Quote the full listing word for word.

** START **

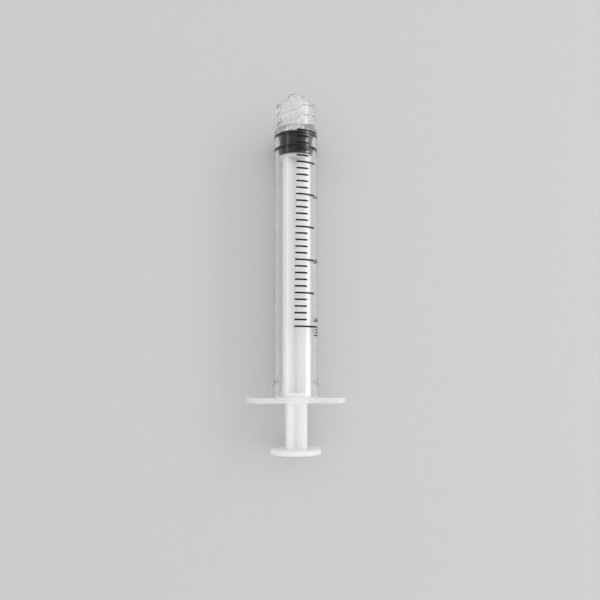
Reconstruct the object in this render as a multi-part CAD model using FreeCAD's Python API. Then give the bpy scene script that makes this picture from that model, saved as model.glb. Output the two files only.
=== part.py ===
"""A 3 ml disposable syringe with a threaded luer lock collar, lying on its side.

The object is four things. The barrel is one clear polypropylene moulding: a tube with a coned end wall,
the luer cone and its lock collar in front, and the two finger wings at the back. The stopper is black
rubber, with two sealing ribs and a pocket moulded in its back. The plunger rod is one milky polypropylene
moulding of cross section, with a mushroom head that snaps into that pocket, a disc behind the stopper, a
second disc just inside the mouth of the barrel, a slimmer neck and the thumb rest. The printed scale is
31 ink lines on the outside of the barrel.

The frame: the syringe's axis is the Y axis, the tip points to +Y, Z is up. The origin is the centre of
the tip's end face. The finger wings lie flat along X. All sizes are in millimetres. The plunger is home,
as it is packed, with the stopper on the zero line.
"""

import math
import os

import FreeCAD
import Part

V = FreeCAD.Vector
AXIS_POINT = V(0, 0, 0)
AXIS = V(0, 1, 0)
TOLERANCE = 1e-4

# Driving dimensions: the bore and the printed scale.
bore_diameter = 8.9
capacity_ml = 3.0
graduation_ml = 0.1
lines_to_a_long_one = 5

# The barrel's walls.
barrel_wall = 0.93
end_wall = 1.5
end_cone_depth = 0.9
shoulder_round = 0.7
barrel_behind_zero = 65.1
mouth_lead_in = 0.25

# A thicker band next to the wings, and the bead inside it that stops the stopper.
band_length = 3.4
band_extra_radius = 0.2
bead_inside_mouth = 4.8
bead_height = 0.14
bead_length = 0.9

# The luer cone, its channel and the lock collar. The cone narrows by 6 parts in 100.
tip_end_diameter = 3.97
tip_length = 8.9
luer_taper = 0.06
channel_diameter = 1.9
tip_edge_break = 0.25
tip_beyond_collar = 2.7
collar_bore_diameter = 8.1
collar_wall = 0.8
collar_mouth_chamfer = 0.25

# The double-start lock thread inside the collar.
thread_starts = 2
thread_lead = 5.0
thread_depth = 0.45
thread_crest_width = 0.45
thread_flank_slope = 0.9
thread_bury = 0.15
thread_mouth_ramp = 1.0
thread_turned_by_deg = 28.0

# The finger wings: a disc with two flats and rounded corners.
wing_span = 24.1
wing_flat_ledge = 0.52
wing_thickness = 1.3
wing_corner_radius = 2.6
wing_edge_break = 0.2
wing_root_slope = 0.4

# The stopper. Its ribs seal on the bore, and the rest of it stands clear.
stopper_length = 5.5
rib_clearance = 0.02
rib_length = 0.9
second_rib_behind_front = 3.4
waist_inset = 0.42
stopper_cone_height = 0.8
stopper_front_gap = 0.1
stopper_edge_break = 0.2

# The mushroom head and its pocket in the stopper.
head_diameter = 4.6
head_length = 1.5
head_tip_diameter = 2.4
neck_diameter = 3.0
neck_length = 1.9
pocket_clearance = 0.05

# The plunger rod. Its ribs and its front disc run through the bead with room to spare.
rod_clearance_in_bead = 0.31
front_disc_clearance_in_bead = 0.21
rib_thickness = 1.3
rod_turned_by_deg = 45.0
disc_thickness = 0.9
slim_span = 6.2
back_disc_ledge = 0.6
back_disc_inside_mouth = 2.5
rib_edge_round = 0.18
disc_edge_break = 0.15
rod_gap_behind_stopper = 0.05

# The thumb rest.
rod_showing = 11.1
thumb_diameter = 12.2
thumb_thickness = 1.15
thumb_edge_break = 0.3
thumb_root_slope = 0.4
gate_diameter = 1.6
gate_depth = 0.2

# The ink lines. The print runs a little askew round the barrel.
ink_thickness = 0.03
line_width = 0.4
line_start_deg = -1.6
short_line_deg = 33.0
long_line_deg = 57.0
end_line_deg = 68.0
print_skew_deg = 7.5

# Stations along the axis, measured back from the tip's end.
bore_radius = bore_diameter / 2
shoulder_y = -tip_length
bore_end_y = shoulder_y - end_wall
zero_y = bore_end_y - stopper_front_gap
wing_front_y = zero_y - barrel_behind_zero
barrel_back_y = wing_front_y - wing_thickness
collar_mouth_y = -tip_beyond_collar
thumb_front_y = barrel_back_y - rod_showing
thumb_back_y = thumb_front_y - thumb_thickness
stopper_back_y = zero_y - stopper_length
rod_front_y = stopper_back_y - rod_gap_behind_stopper

# Radii of the barrel and of what runs in it.
barrel_radius = bore_radius + barrel_wall
band_radius = barrel_radius + band_extra_radius
tip_end_radius = tip_end_diameter / 2
tip_base_radius = tip_end_radius + tip_length * luer_taper / 2
channel_radius = channel_diameter / 2
collar_bore_radius = collar_bore_diameter / 2
collar_radius = collar_bore_radius + collar_wall
rib_radius = bore_radius - rib_clearance
bead_radius = bore_radius - bead_height
rod_reach = bead_radius - rod_clearance_in_bead
front_disc_radius = bead_radius - front_disc_clearance_in_bead
back_disc_radius = slim_span / 2 + back_disc_ledge


def revolved(points):
    """A solid turned round the axis from an outline of (radius, y) corners."""
    corners = [V(r, y, 0) for r, y in points]
    wire = Part.makePolygon(corners + corners[:1])
    return Part.Face(wire).revolve(AXIS_POINT, AXIS, 360)


def ring_edges(solid, rings):
    """The round edges of a turned solid at the given (radius, y) places."""
    chosen = []
    for edge in solid.Edges:
        if not isinstance(edge.Curve, Part.Circle):
            continue
        centre = edge.Curve.Center
        for r, y in rings:
            if abs(edge.Curve.Radius - r) < TOLERANCE and abs(centre.y - y) < TOLERANCE:
                chosen.append(edge)
    return chosen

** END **

*Solution:*
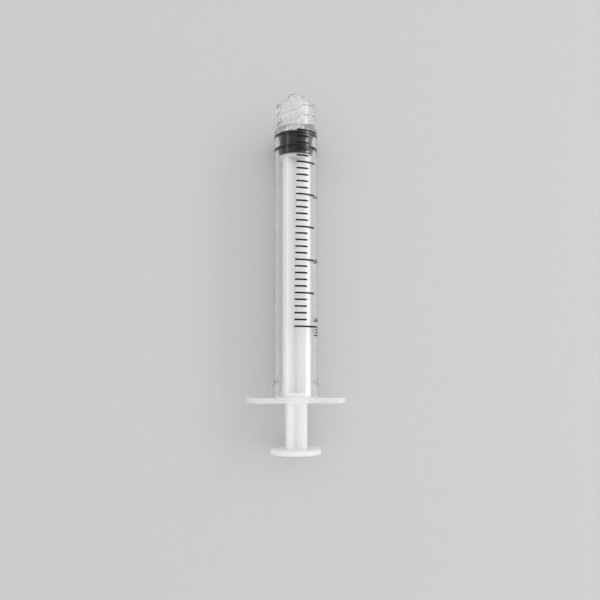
Reconstruct the object in this render as a multi-part CAD model using FreeCAD's Python API. Then give the bpy scene script that makes this picture from that model, saved as model.glb. Output the two files only.
=== part.py ===
"""A 3 ml disposable syringe with a threaded luer lock collar, lying on its side.

The object is four things. The barrel is one clear polypropylene moulding: a tube with a coned end wall,
the luer cone and its lock collar in front, and the two finger wings at the back. The stopper is black
rubber, with two sealing ribs and a pocket moulded in its back. The plunger rod is one milky polypropylene
moulding of cross section, with a mushroom head that snaps into that pocket, a disc behind the stopper, a
second disc just inside the mouth of the barrel, a slimmer neck and the thumb rest. The printed scale is
31 ink lines on the outside of the barrel.

The frame: the syringe's axis is the Y axis, the tip points to +Y, Z is up. The origin is the centre of
the tip's end face. The finger wings lie flat along X. All sizes are in millimetres. The plunger is home,
as it is packed, with the stopper on the zero line.
"""

import math
import os

import FreeCAD
import Part

V = FreeCAD.Vector
AXIS_POINT = V(0, 0, 0)
AXIS = V(0, 1, 0)
TOLERANCE = 1e-4

# Driving dimensions: the bore and the printed scale.
bore_diameter = 8.9
capacity_ml = 3.0
graduation_ml = 0.1
lines_to_a_long_one = 5

# The barrel's walls.
barrel_wall = 0.93
end_wall = 1.5
end_cone_depth = 0.9
shoulder_round = 0.7
barrel_behind_zero = 65.1
mouth_lead_in = 0.25

# A thicker band next to the wings, and the bead inside it that stops the stopper.
band_length = 3.4
band_extra_radius = 0.2
bead_inside_mouth = 4.8
bead_height = 0.14
bead_length = 0.9

# The luer cone, its channel and the lock collar. The cone narrows by 6 parts in 100.
tip_end_diameter = 3.97
tip_length = 8.9
luer_taper = 0.06
channel_diameter = 1.9
tip_edge_break = 0.25
tip_beyond_collar = 2.7
collar_bore_diameter = 8.1
collar_wall = 0.8
collar_mouth_chamfer = 0.25

# The double-start lock thread inside the collar.
thread_starts = 2
thread_lead = 5.0
thread_depth = 0.45
thread_crest_width = 0.45
thread_flank_slope = 0.9
thread_bury = 0.15
thread_mouth_ramp = 1.0
thread_turned_by_deg = 28.0

# The finger wings: a disc with two flats and rounded corners.
wing_span = 24.1
wing_flat_ledge = 0.52
wing_thickness = 1.3
wing_corner_radius = 2.6
wing_edge_break = 0.2
wing_root_slope = 0.4

# The stopper. Its ribs seal on the bore, and the rest of it stands clear.
stopper_length = 5.5
rib_clearance = 0.02
rib_length = 0.9
second_rib_behind_front = 3.4
waist_inset = 0.42
stopper_cone_height = 0.8
stopper_front_gap = 0.1
stopper_edge_break = 0.2

# The mushroom head and its pocket in the stopper.
head_diameter = 4.6
head_length = 1.5
head_tip_diameter = 2.4
neck_diameter = 3.0
neck_length = 1.9
pocket_clearance = 0.05

# The plunger rod. Its ribs and its front disc run through the bead with room to spare.
rod_clearance_in_bead = 0.31
front_disc_clearance_in_bead = 0.21
rib_thickness = 1.3
rod_turned_by_deg = 45.0
disc_thickness = 0.9
slim_span = 6.2
back_disc_ledge = 0.6
back_disc_inside_mouth = 2.5
rib_edge_round = 0.18
disc_edge_break = 0.15
rod_gap_behind_stopper = 0.05

# The thumb rest.
rod_showing = 11.1
thumb_diameter = 12.2
thumb_thickness = 1.15
thumb_edge_break = 0.3
thumb_root_slope = 0.4
gate_diameter = 1.6
gate_depth = 0.2

# The ink lines. The print runs a little askew round the barrel.
ink_thickness = 0.03
line_width = 0.4
line_start_deg = -1.6
short_line_deg = 33.0
long_line_deg = 57.0
end_line_deg = 68.0
print_skew_deg = 7.5

# Stations along the axis, measured back from the tip's end.
bore_radius = bore_diameter / 2
shoulder_y = -tip_length
bore_end_y = shoulder_y - end_wall
zero_y = bore_end_y - stopper_front_gap
wing_front_y = zero_y - barrel_behind_zero
barrel_back_y = wing_front_y - wing_thickness
collar_mouth_y = -tip_beyond_collar
thumb_front_y = barrel_back_y - rod_showing
thumb_back_y = thumb_front_y - thumb_thickness
stopper_back_y = zero_y - stopper_length
rod_front_y = stopper_back_y - rod_gap_behind_stopper

# Radii of the barrel and of what runs in it.
barrel_radius = bore_radius + barrel_wall
band_radius = barrel_radius + band_extra_radius
tip_end_radius = tip_end_diameter / 2
tip_base_radius = tip_end_radius + tip_length * luer_taper / 2
channel_radius = channel_diameter / 2
collar_bore_radius = collar_bore_diameter / 2
collar_radius = collar_bore_radius + collar_wall
rib_radius = bore_radius - rib_clearance
bead_radius = bore_radius - bead_height
rod_reach = bead_radius - rod_clearance_in_bead
front_disc_radius = bead_radius - front_disc_clearance_in_bead
back_disc_radius = slim_span / 2 + back_disc_ledge


def revolved(points):
    """A solid turned round the axis from an outline of (radius, y) corners."""
    corners = [V(r, y, 0) for r, y in points]
    wire = Part.makePolygon(corners + corners[:1])
    return Part.Face(wire).revolve(AXIS_POINT, AXIS, 360)


def ring_edges(solid, rings):
    """The round edges of a turned solid at the given (radius, y) places."""
    chosen = []
    for edge in solid.Edges:
        if not isinstance(edge.Curve, Part.Circle):
            continue
        centre = edge.Curve.Center
        for r, y in rings:
            if abs(edge.Curve.Radius - r) < TOLERANCE and abs(centre.y - y) < TOLERANCE:
                chosen.append(edge)
    return chosen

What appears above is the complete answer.